The exercise
Quote every line as given.

── Dataset excerpt ──

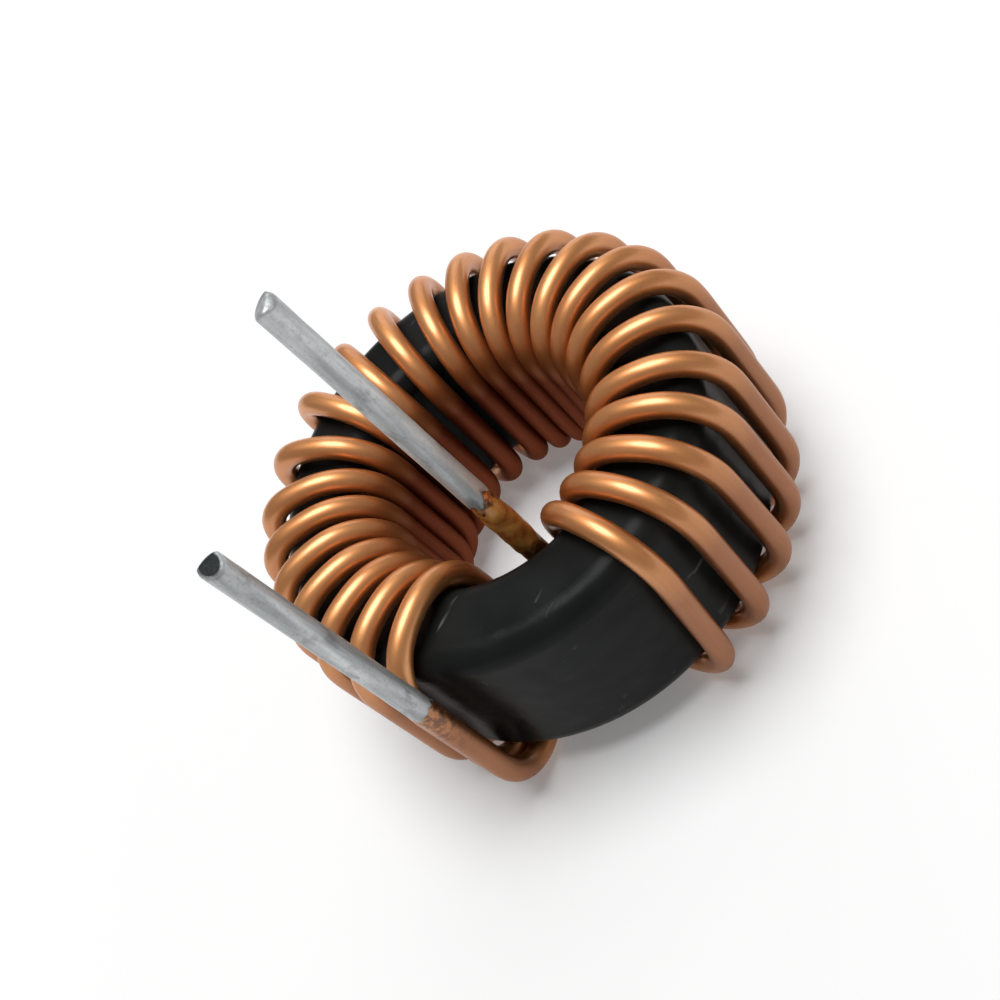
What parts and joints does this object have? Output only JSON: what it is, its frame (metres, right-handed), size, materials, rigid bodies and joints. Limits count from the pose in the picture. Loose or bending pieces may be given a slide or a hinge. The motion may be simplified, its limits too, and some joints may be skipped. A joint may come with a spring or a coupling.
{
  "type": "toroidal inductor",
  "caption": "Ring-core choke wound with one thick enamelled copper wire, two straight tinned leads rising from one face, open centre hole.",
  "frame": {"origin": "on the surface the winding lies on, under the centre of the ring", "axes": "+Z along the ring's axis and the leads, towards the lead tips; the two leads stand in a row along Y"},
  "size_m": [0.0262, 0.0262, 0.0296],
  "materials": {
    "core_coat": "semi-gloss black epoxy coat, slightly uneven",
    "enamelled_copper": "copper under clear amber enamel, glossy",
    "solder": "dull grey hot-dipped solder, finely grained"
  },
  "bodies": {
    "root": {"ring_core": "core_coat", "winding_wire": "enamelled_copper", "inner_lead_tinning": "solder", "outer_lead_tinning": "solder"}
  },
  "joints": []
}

───

Response below
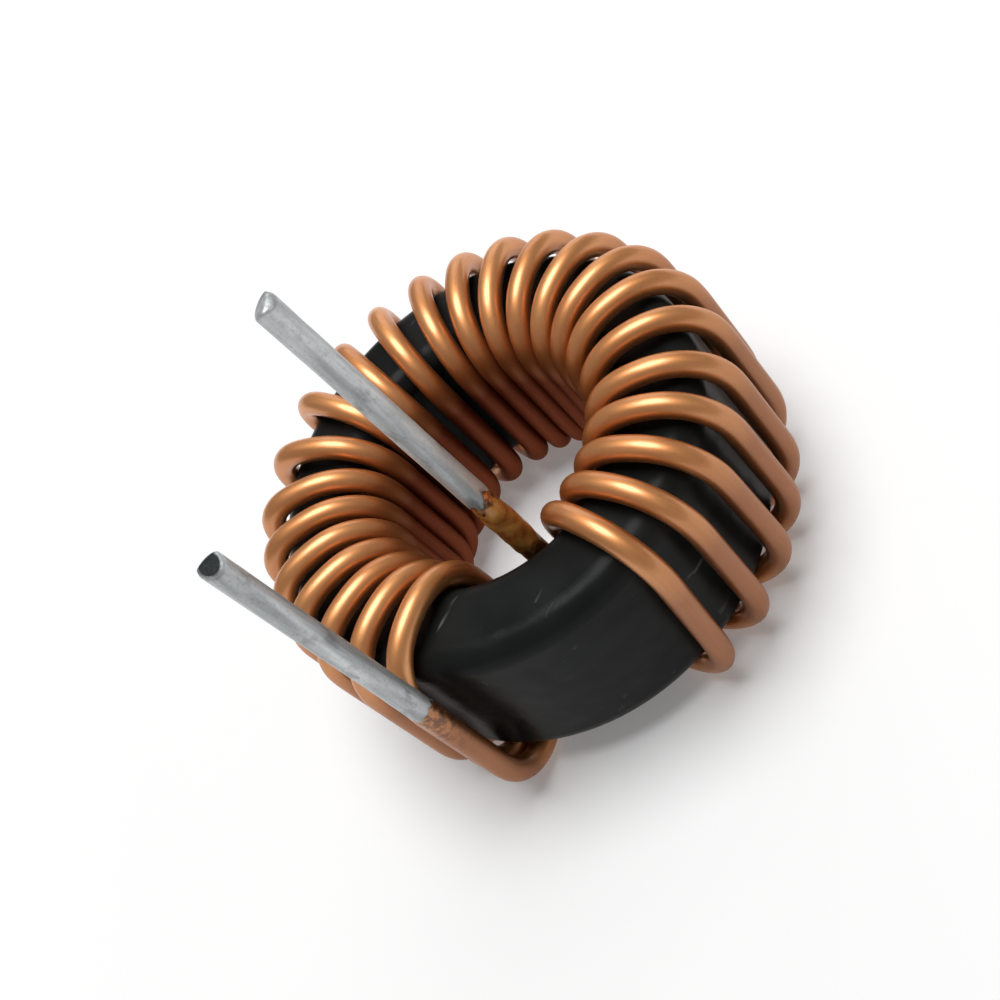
What parts and joints does this object have? Output only JSON: what it is, its frame (metres, right-handed), size, materials, rigid bodies and joints. Limits count from the pose in the picture. Loose or bending pieces may be given a slide or a hinge. The motion may be simplified, its limits too, and some joints may be skipped. A joint may come with a spring or a coupling.
{
  "type": "toroidal inductor",
  "caption": "Ring-core choke wound with one thick enamelled copper wire, two straight tinned leads rising from one face, open centre hole.",
  "frame": {"origin": "on the surface the winding lies on, under the centre of the ring", "axes": "+Z along the ring's axis and the leads, towards the lead tips; the two leads stand in a row along Y"},
  "size_m": [0.0262, 0.0262, 0.0296],
  "materials": {
    "core_coat": "semi-gloss black epoxy coat, slightly uneven",
    "enamelled_copper": "copper under clear amber enamel, glossy",
    "solder": "dull grey hot-dipped solder, finely grained"
  },
  "bodies": {
    "root": {"ring_core": "core_coat", "winding_wire": "enamelled_copper", "inner_lead_tinning": "solder", "outer_lead_tinning": "solder"}
  },
  "joints": []
}